» Rows from an object dataset:
########################################
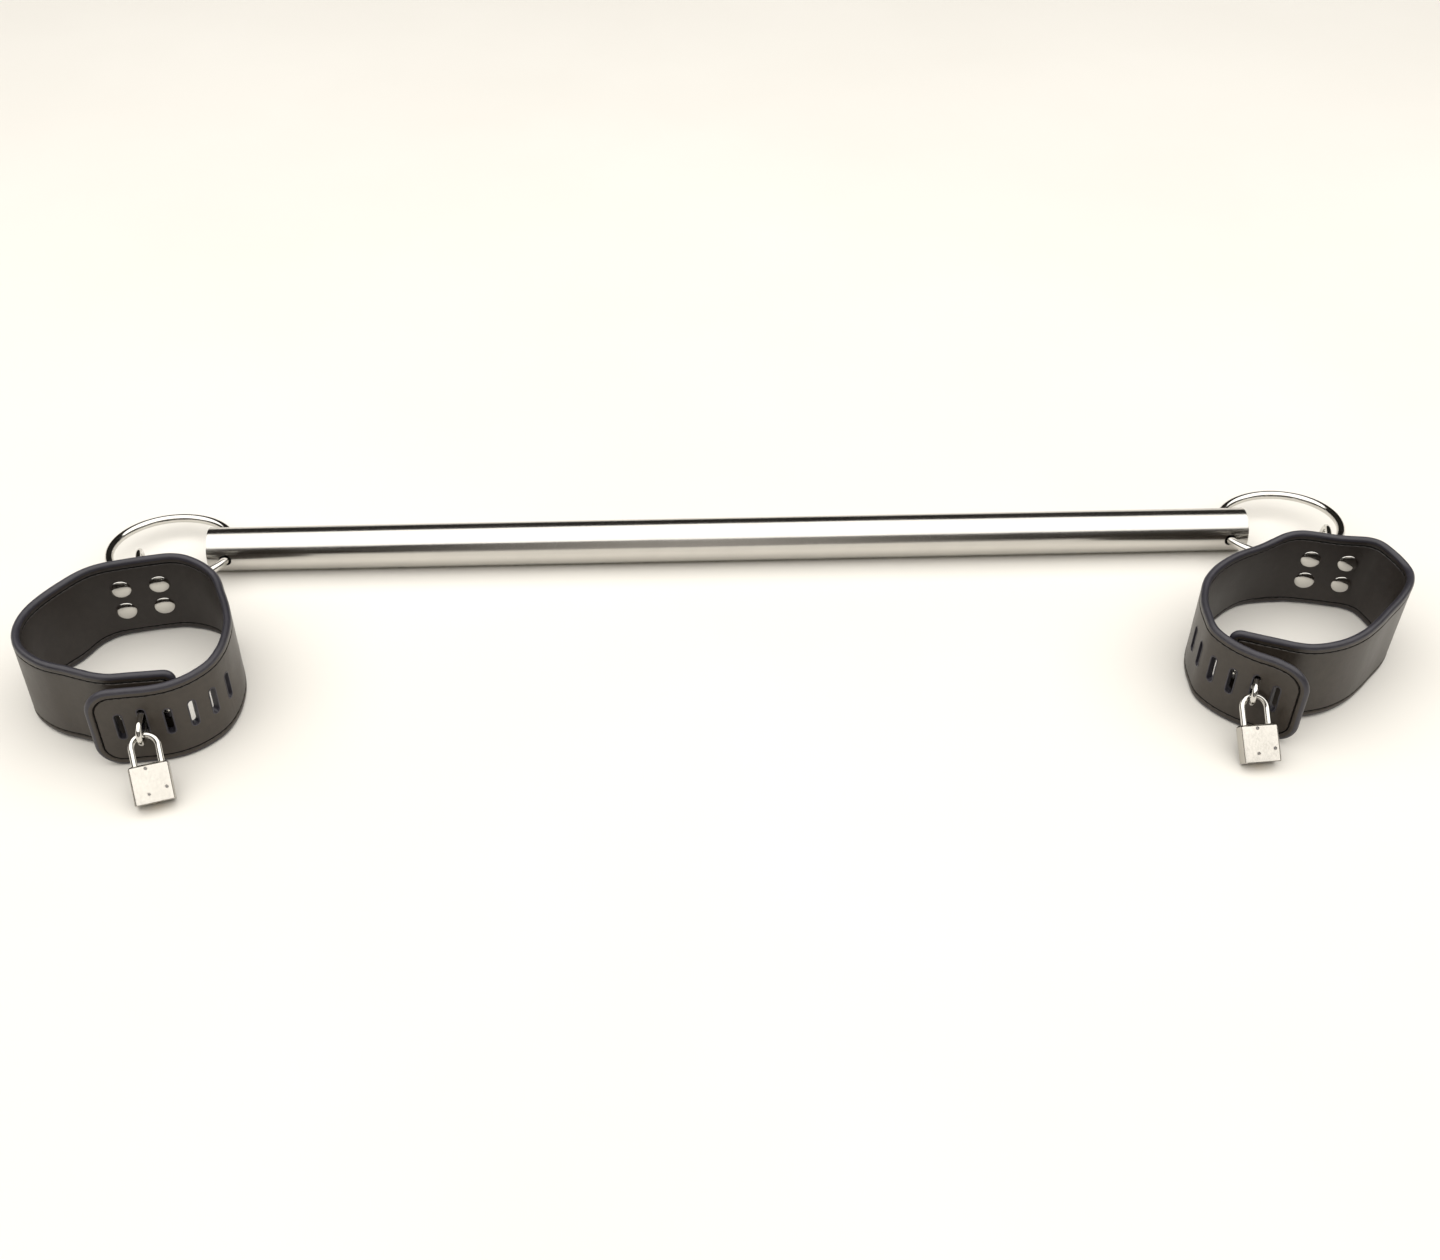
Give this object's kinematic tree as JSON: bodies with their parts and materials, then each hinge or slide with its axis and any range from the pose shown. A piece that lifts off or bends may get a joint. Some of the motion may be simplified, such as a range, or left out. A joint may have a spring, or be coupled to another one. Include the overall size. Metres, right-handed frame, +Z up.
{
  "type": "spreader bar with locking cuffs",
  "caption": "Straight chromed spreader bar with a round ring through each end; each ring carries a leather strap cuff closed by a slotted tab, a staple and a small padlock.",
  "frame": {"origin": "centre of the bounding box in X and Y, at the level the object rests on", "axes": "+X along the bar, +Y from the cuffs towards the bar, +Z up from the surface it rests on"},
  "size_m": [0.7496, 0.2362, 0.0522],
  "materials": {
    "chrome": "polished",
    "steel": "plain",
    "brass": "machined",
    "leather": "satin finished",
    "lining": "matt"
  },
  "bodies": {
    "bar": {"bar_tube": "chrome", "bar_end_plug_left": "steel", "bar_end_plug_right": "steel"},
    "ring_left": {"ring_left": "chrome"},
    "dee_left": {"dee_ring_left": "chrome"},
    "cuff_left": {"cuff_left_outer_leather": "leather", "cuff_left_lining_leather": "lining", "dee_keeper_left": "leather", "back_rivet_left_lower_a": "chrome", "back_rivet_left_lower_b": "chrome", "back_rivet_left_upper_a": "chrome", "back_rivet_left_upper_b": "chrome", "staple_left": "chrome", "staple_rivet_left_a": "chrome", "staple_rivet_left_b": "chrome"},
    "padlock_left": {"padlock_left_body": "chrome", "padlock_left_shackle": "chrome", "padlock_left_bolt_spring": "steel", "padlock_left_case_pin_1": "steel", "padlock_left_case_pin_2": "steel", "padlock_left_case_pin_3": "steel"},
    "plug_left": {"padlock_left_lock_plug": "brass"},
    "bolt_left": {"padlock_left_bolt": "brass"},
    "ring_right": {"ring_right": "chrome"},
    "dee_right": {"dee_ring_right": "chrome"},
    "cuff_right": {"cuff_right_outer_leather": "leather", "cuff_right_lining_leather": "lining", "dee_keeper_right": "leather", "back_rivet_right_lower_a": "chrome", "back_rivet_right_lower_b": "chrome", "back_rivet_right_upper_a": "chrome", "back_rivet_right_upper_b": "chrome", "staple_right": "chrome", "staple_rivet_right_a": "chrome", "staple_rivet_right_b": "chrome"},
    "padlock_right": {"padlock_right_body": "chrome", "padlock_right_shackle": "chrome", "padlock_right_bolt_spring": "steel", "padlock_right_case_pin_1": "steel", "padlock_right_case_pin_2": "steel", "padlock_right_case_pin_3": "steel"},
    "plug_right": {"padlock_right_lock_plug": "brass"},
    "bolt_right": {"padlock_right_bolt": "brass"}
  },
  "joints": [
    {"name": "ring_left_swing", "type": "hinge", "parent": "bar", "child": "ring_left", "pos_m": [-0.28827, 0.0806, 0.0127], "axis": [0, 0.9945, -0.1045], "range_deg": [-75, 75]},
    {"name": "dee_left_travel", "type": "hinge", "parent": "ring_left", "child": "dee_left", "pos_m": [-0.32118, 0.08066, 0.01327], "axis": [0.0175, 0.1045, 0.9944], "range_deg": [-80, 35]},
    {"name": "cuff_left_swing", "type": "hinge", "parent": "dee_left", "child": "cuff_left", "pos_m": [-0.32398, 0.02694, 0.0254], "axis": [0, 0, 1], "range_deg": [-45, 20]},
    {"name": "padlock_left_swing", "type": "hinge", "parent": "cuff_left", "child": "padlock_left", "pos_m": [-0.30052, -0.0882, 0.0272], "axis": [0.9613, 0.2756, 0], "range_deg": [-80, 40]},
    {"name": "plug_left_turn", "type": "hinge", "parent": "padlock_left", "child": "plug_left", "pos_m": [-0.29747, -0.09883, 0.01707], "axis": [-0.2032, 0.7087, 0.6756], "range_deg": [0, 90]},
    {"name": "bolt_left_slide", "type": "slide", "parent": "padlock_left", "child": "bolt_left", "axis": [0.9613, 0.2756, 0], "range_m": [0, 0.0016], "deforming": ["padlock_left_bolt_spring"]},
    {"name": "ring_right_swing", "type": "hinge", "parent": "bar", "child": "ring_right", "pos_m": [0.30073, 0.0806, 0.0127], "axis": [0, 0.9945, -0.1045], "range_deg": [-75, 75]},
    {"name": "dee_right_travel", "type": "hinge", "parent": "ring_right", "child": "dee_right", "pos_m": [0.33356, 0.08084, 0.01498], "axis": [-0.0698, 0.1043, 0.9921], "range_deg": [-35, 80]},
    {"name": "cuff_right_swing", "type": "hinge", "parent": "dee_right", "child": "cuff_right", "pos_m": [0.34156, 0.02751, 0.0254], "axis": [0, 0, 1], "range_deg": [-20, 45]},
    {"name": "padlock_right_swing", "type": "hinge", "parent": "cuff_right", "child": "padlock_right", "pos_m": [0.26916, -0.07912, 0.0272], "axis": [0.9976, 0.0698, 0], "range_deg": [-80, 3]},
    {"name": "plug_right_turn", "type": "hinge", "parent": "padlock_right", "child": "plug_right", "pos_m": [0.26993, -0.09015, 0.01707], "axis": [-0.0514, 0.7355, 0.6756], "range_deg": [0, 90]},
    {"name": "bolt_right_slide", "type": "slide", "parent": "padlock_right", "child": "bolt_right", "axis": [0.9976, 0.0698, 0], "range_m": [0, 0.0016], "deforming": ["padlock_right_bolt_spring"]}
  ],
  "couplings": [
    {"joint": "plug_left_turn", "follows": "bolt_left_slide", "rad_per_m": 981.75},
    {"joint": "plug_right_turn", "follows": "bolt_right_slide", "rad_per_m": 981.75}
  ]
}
########################################
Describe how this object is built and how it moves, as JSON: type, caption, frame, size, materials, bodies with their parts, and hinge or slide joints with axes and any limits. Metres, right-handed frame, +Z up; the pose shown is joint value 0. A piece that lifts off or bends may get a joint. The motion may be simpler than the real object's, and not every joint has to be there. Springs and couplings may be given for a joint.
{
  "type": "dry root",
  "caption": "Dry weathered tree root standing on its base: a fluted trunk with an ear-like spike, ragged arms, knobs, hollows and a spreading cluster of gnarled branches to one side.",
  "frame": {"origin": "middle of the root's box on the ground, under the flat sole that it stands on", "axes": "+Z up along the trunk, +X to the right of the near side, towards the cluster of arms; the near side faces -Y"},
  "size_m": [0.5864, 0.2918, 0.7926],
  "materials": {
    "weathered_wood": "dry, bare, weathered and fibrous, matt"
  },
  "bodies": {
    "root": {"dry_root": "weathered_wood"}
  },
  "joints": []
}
########################################
» Challenge:
Pick out each line that holds the string "JSON".

» Written answer:
Give this object's kinematic tree as JSON: bodies with their parts and materials, then each hinge or slide with its axis and any range from the pose shown. A piece that lifts off or bends may get a joint. Some of the motion may be simplified, such as a range, or left out. A joint may have a spring, or be coupled to another one. Include the overall size. Metres, right-handed frame, +Z up.
Describe how this object is built and how it moves, as JSON: type, caption, frame, size, materials, bodies with their parts, and hinge or slide joints with axes and any limits. Metres, right-handed frame, +Z up; the pose shown is joint value 0. A piece that lifts off or bends may get a joint. The motion may be simpler than the real object's, and not every joint has to be there. Springs and couplings may be given for a joint.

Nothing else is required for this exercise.